A sapucaia é uma árvore cuja castanha, quando estiver madura, destampa e deixa cair no chão suas sementes, prontas para germinar.
Debaixo de um pé de sapucaia a caravana internacional dos atingidos pela Vale encontra o povo do ‘Bairro da Paz’, uma das muitas ocupações de Marabá-PA. Milhares de famílias instaladas numa desordem total: chegaram em busca de trabalho, na ‘cidade do desenvolvimento industrial’, mas encontraram poucas perspectivas. Como a sapucaia, ao longo da conversa tira-se a tampa do silêncio e da adaptação resignada: as pessoas narram suas histórias e assim jogam pequenas sementes para um futuro diferente.
Na sombra dessa árvore acompanhamos as pessoas que passam, a pé ou de bicicleta. Somos atravessados pelo povo que anda e percebemos a densidade de vida no bairro: 2.246 famílias, muitas delas vivendo ainda em barracos e caminhando por ruas cheias de barro.
O ciclo de mineração e siderurgia desestrutura a base produtiva do povo e expulsa as pessoas de seu chão. O mínimo, nesses casos, seria oferecer melhores condições de existência e moradia a quem de repente fica arrancado de sua terra. Ao contrário: desenraizadas e deslocadas, as pessoas encontram-se amassadas em áreas violentas, sem acesso à educação e com baixa qualidade de vida.
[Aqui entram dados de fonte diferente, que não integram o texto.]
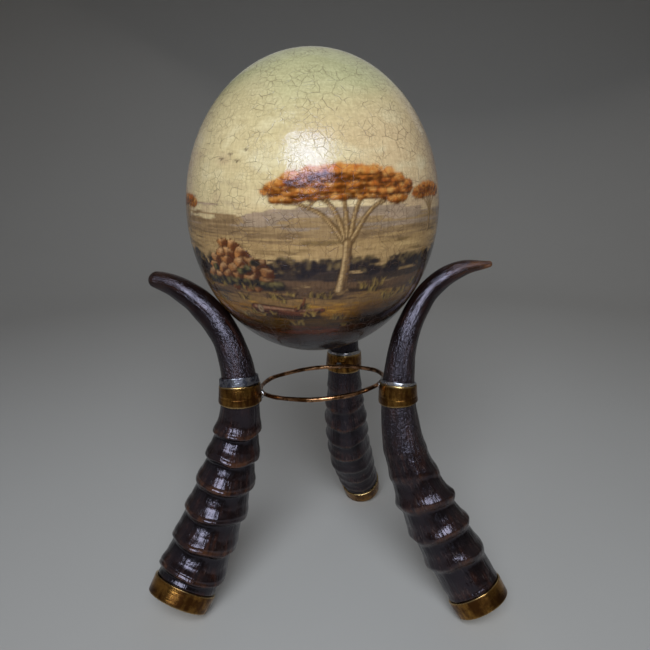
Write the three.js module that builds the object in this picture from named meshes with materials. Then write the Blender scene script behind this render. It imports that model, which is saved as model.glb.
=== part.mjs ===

Ao seu redor, cada vez mais gente chega em busca da sorte (dizem que nos próximos anos Marabá aumentará do 50%!).
Aumenta a prostituição, diminui o emprego conforme as etapas do projeto (muitos trabalhadores para construir o empreendimento, bem menos quando começa a produção... e os desempregados ficam na região).
Atingidos pela Vale: percebe-se que são bem mais daquilo que aparece!
Mais uma vez tecem-se laços de partilha entre a caravana e o povo: cada membro em visita tira da bagagem de sua experiência comparações, conselhos, propostas.
Fernando, do Moçambique, comenta que na sua terra as casas que a Vale construiu para os desalojados por mineração são ainda piores! Feitas em três dias (!) por pedreiros capacitados em 45 dias (!).
Luís, advogado da causa popular no Peru, incentiva o povo a não desanimar: nenhum despejo pode tirar quem ocupou a terra sem violência, em boa fé e por necessidade.
Logo antes, pela manhã, o seminário entre a caravana e as lideranças locais tinha sido extremamente rico. Os participantes tinham descrito vários tipos de conflitos: a luta pela terra e a expulsão das famílias camponesas, o impacto ambiental da mineração, o inchaço das cidades ‘em desenvolvimento’, a discriminação contra os trabalhadores lesionados e ‘inúteis’, as próprias artimanhas da Vale em cooptar lideranças e aliciar o povo.
Amadurecem estratégias e selam-se alianças: fruto de um cultivo de rede que vem de longe, o movimento parece cada vez mais integrado.
Há quem sente necessárias ações diretas de denúncia e tem quem já trabalha na formação popular e na conscientização a respeito do racismo ambiental, promovendo seminários e pesquisas nos povoados.
Há comunidades que já buscam a integração através de Fórum locais ou redes de articulação regional, primeiro e segundo passo rumo ao processo de consulta popular que os peruanos nos descreveram.
Sente-se o desafio de recolher as informações e colocá-las a disposição de todos/as em espaços de acesso comum (sites ou redes de comunicação).
Permanece, enfim, a relação importante mas às vezes inconsistente com o Ministério Público, interlocutor essencial para a fiscalização das empresas e, em casos desesperados, para as necessárias ações indenizatórias, individuais e coletivas.
A sapucaia ‘destampou’ e as sementinhas estão jogadas no chão. A caravana avança mais um passo, em busca de novas terras e cultivos.